Но чисто формально, положение Германии казалось еще не проигрышным. После успешно проведенных операций на западе — морские бои в Атлантике, захват Гибралтара и Мальты, наступление в Северной Африке — на западном театре военных действий преимущество и стратегическая инициатива перешли к Еврорейху. Эти успехи настолько вскружили голову фюреру и высшему германскому руководству, что вызвали разработку плана "Гейзерих", выглядевшего совершенной авантюрой — по которой группа армий "Африка" должна была, пройдя с боями через Суэц, оккупировав Сирию и Ирак, совместно с турецкой армией вторгнуться в советское Закавказье и Среднюю Азию, причем вспомогательный удар наносился танковой армией Гудериана с Орловского выступа на юго-восток, с выходом к Кавказу с севера! И эти замыслы, затмевающие планы кампании прошлого года, завершившиеся для Германии Сталинградской катастрофой, теперь предполагалось осуществить гораздо меньшими силами.
Этот факт, невероятный для военного профессионала, мог быть объяснен лишь в контексте неудавшейся попытки покушения на Гитлера в феврале, сразу после Сталинграда, и последовавших за нею репрессий. Бесноватый фюрер искренне верил, что поражение явилось лишь следствием измены, когда же предатели разоблачены, все снова пойдет как в сороковом году — и события на западе казалось, это подтверждали. С другой стороны, и германский генералитет, получив жестокий урок, не смел возражать, хотя не верил уже в реальность победы. Среди генералов Восточного фронта наиболее распространенным мнением было, продержаться в стратегической обороне возможно дольше, ради заключения выгодного для Германии мира, к этому реально готовили и войска.

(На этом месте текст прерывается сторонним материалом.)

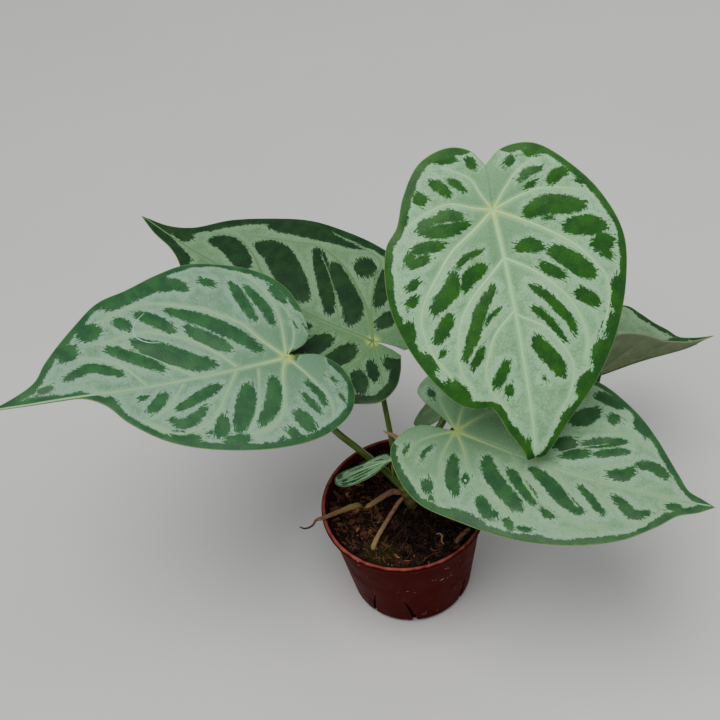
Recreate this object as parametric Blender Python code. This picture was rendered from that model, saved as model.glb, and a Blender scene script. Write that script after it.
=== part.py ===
"""A young silver-leaved anthurium in a round nursery pot.

The pot stands on z = 0 with its axis on Z. Sizes are written in millimetres and turned into metres by MM.
"""

import math

import bmesh
import bpy
import numpy as np
from mathutils import Vector

MM = 0.001

# Driving dimensions of the pot
RIM_RADIUS = 45.0
POT_HEIGHT = 68.0
BASE_RADIUS = 33.9
WALL = 1.0
FLOOR = 1.6
LIP_HEIGHT = 3.6
LIP_REACH = 2.7
SLITS = 8
SLIT_HEIGHT = 12.0
FIRST_SLIT_DEG = -47.0
POT_SIDES = 48

# Driving dimensions of the soil
SOIL_LEVEL = 62.4
SOIL_RISE_AT_WALL = 1.6
SOIL_LUMP = 1.1
SOIL_RINGS = 11
SOIL_SECTORS = 36
SOIL_SEED = 7

# Gaps between pieces that touch on the real plant
GAP = 0.3
HOLE_GAP = 0.4
SOIL_GAP = 0.6
SEAT_GAP = 0.45

# Thickness of a leaf blade, and of its midrib at the petiole
BLADE = 0.7
MIDRIB = 2.0
BLADE_ROWS = 24
BLADE_COLUMNS = 5

# Tubes have few sides: the petioles, roots and stem are slim
TUBE_RESOLUTION = 2
TUBE_STEPS = 4
STEM_RESOLUTION = 3

# One entry for each large leaf. The outline of each half blade starts at the notch behind the petiole and
# ends beside the tip. Its points are in the flat blade: x to the side of the midrib, y towards the tip.
LEAVES = {
    "front": {
        "junction": (59.4, 44.1, 227),
        "heading": -81, "rise": -43, "roll": 1,
        "length": 129, "half_width": 58.5,
        "arch": 13, "lobe_arch": 10, "droop": 150, "droop_from": 0.892,
        "fold": (6, 6), "fold_more": (0, 0), "cup": (14, 14), "sway": 6.6, "tip": 0,
        "right": ((-1.6, -21.2), (3, -30), (13.5, -34), (29, -29.8), (40.3, -16.5), (47, -3), (54, 5),
                  (58.8, 24.3), (57.8, 44.2), (49, 69), (35.5, 88.4), (26, 93.2), (19.2, 94), (12.3, 107.5),
                  (8, 114.7), (5.6, 119), (4.6, 123), (2.6, 127)),
        "left": ((-4, -23), (-11.7, -27.8), (-27.2, -26.6), (-43.2, -12), (-54, 4), (-60.3, 24.3),
                 (-57.3, 44.2), (-48, 68), (-32.7, 90.2), (-17, 107), (-9.6, 116), (-6.6, 119.5),
                 (-4.8, 123), (-2.6, 127)),
    },
    "left": {
        "junction": (-50, 30, 163),
        "heading": 198, "rise": 10, "roll": -15,
        "length": 147, "half_width": 58,
        "arch": -4, "lobe_arch": 10, "droop": 16, "droop_from": 0.7,
        "fold": (6, 6), "fold_more": (0, 0), "cup": (14, 14), "sway": 8.5, "tip": -3,
        "right": ((0.8, -5.7), (2.9, -11.4), (5.1, -14.1), (8.8, -16.3), (16.6, -17.2), (27, -17), (39, -14.5),
                  (50, -7), (61, 9), (67.5, 29), (63.5, 51), (56, 70), (50, 86), (37, 101), (18, 118), (9, 124),
                  (3, 133)),
        "left": ((-2.2, -5), (-3, -11.5), (-5.1, -17), (-12, -23), (-18.4, -25.6), (-30, -26), (-41, -20),
                 (-49, -4), (-50, 20), (-43.5, 48), (-33.5, 71), (-21, 85), (-10, 93), (-4.5, 102), (-3, 113),
                 (-3.5, 128)),
    },
    "back": {
        "junction": (-4.8, 54.9, 137.6),
        "heading": 146, "rise": 7, "roll": -2,
        "length": 167, "half_width": 61,
        "arch": 4, "lobe_arch": 10, "droop": 9, "droop_from": 0.7,
        "fold": (6, 6), "fold_more": (0, 0), "cup": (14, 14), "sway": 17, "tip": 0,
        "right": ((2.5, -17.5), (12, -25.5), (26.5, -27.5), (43, -18.5), (54, 0), (61, 25.5), (62.5, 51),
                  (58, 76.5), (46, 99), (28.5, 119.5), (12, 133.5), (4, 147)),
        "left": ((-1.5, -17.5), (-12, -22.5), (-22.5, -25), (-34, -22), (-41, -11), (-45, 8), (-48, 33),
                 (-46, 67), (-33.5, 97), (-15, 117), (-8, 131.5), (-5, 149)),
    },
    "right": {
        "junction": (30.3, -3.4, 124.6),
        "heading": 324, "rise": -1, "roll": 5,
        "length": 133, "half_width": 52,
        "arch": -3, "lobe_arch": 10, "droop": 7, "droop_from": 0.7,
        "fold": (6, 6), "fold_more": (0, 0), "cup": (14, 14), "sway": -6, "tip": -4.5,
        "right": ((4, -19), (12, -24.3), (24, -24.8), (35.5, -15.5), (45.5, 2), (47, 25), (45.5, 50),
                  (39, 76), (27.5, 98), (15, 111), (6, 118), (1, 126)),
        "left": ((-9.5, -24), (-14, -30), (-24, -29.8), (-37.5, -20), (-49.5, 0), (-57.5, 27), (-58.5, 54),
                 (-48.5, 76), (-32.5, 96), (-16, 112), (-9, 119), (-6.5, 127)),
    },
    "shaded": {
        "junction": (40.7, 41.8, 86),
        "heading": 8.3, "rise": 2.4, "roll": -5,
        "length": 149, "half_width": 45,
        "arch": 5, "lobe_arch": 10, "droop": -8, "droop_from": 0.8,
        "fold": (8, 8), "fold_more": (69, 7), "cup": (10, 10), "sway": -6.6, "tip": 0,
        "right": ((5, -5), (11, -12), (16, -18), (23, -21.5), (32, -17.5), (37, -6), (39.5, 12), (40, 30),
                  (39.5, 50), (39, 69), (38, 85), (31, 97.5), (20.5, 108.5), (14.8, 114), (9.8, 122.5),
                  (4.8, 133.5)),
        "left": ((-0.4, -13), (2, -18.8), (2.6, -25.5), (-1.5, -29.5), (-8, -25), (-11.8, -20.6), (-17, -15),
                 (-28, -8), (-38, 5), (-43, 25), (-46, 50), (-46.5, 75), (-44, 98), (-38.7, 113.7),
                 (-30.8, 118.2), (-21, 122.5), (-13.8, 127), (-7.6, 130.5), (-3.5, 138.5)),
    },
}

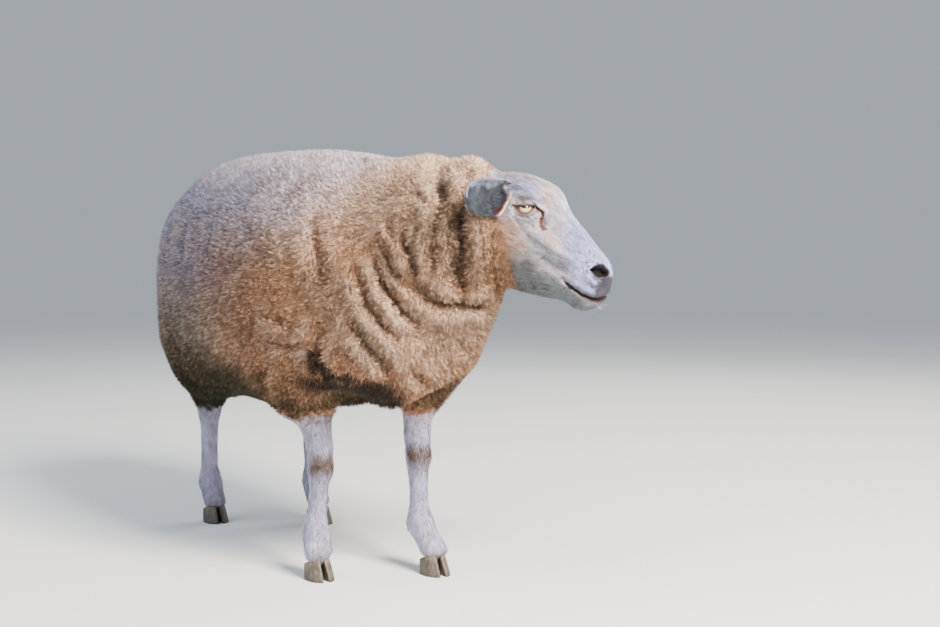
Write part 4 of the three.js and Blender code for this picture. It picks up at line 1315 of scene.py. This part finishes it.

Переход стратегической инициативы к советской стороне, достижение количественного и качественного превосходства советских войск, сделали возможным создание противнику многочисленных угроз, которые он не мог парировать одновременно. Тактическое превосходство, достигнутое за счет лучшей боевой подготовки и поступление в войска новейших образцов вооружения, превосходящих немецкие, позволяло держать противника в постоянном напряжении, к началу июня сложилась ситуация, когда почти все немецкие резервы на Днепровском рубеже были скованы в боях у наших плацдармов, в попытках "запереть" их, не дать нашим войскам вырваться на оперативный простор. Участки же фронта между плацдармами, где фронт был разделен рекой Днепр, находились в зоне ответственности союзников Германии, менее боеспособных. И у нас еще были значительные стратегические резервы, в том числе все пять танковых армий, пока не задействованных на фронте, а также десять отдельных танковых и семь механизированных корпусов.
А что у противника? По положению на первое июня, из пяти его танковых дивизий, три были скованы боями на участке Днепропетровск-Никополь. А из двух оставшихся, одна была итальянской, переброшенной на восток лишь в апреле. И подкрепления могли быть переброшены из Европы не раньше десятых чисел июня. Было принято решение наносить главный удар не с одного из существующих плацдармов, а с совершенно нового, форсированием Днепра южнее Канева, на участке, занятом французами. В то же время на старых плацдармах намечались удары, имевшие целью не только отвлечение противника и связывание его сил, но и могущие стать главным при обнаруженной слабости врага, если наступление от Канева встретит затруднение.
Непосредственно на участке прорыва на фронте шириной свыше десяти километров оборонялась 17я пехотная дивизия Виши, ее соседом слева была 9я, справа 21я. Из ближайших резервов следовало учитывать немецкую 7ю танковую дивизию, находившуюся в ста километрах к югу, в районе Кировограда.
Решающая фаза битвы за Днепр началась 3 июня 1943 года…
Ефрейтор Степанюк Алексей Сидорович. Берег Днепра,3 июня 1943
Ой, Днипро, Днипро, шли к нему с песней от самого Сталинграда, вышли, и встали.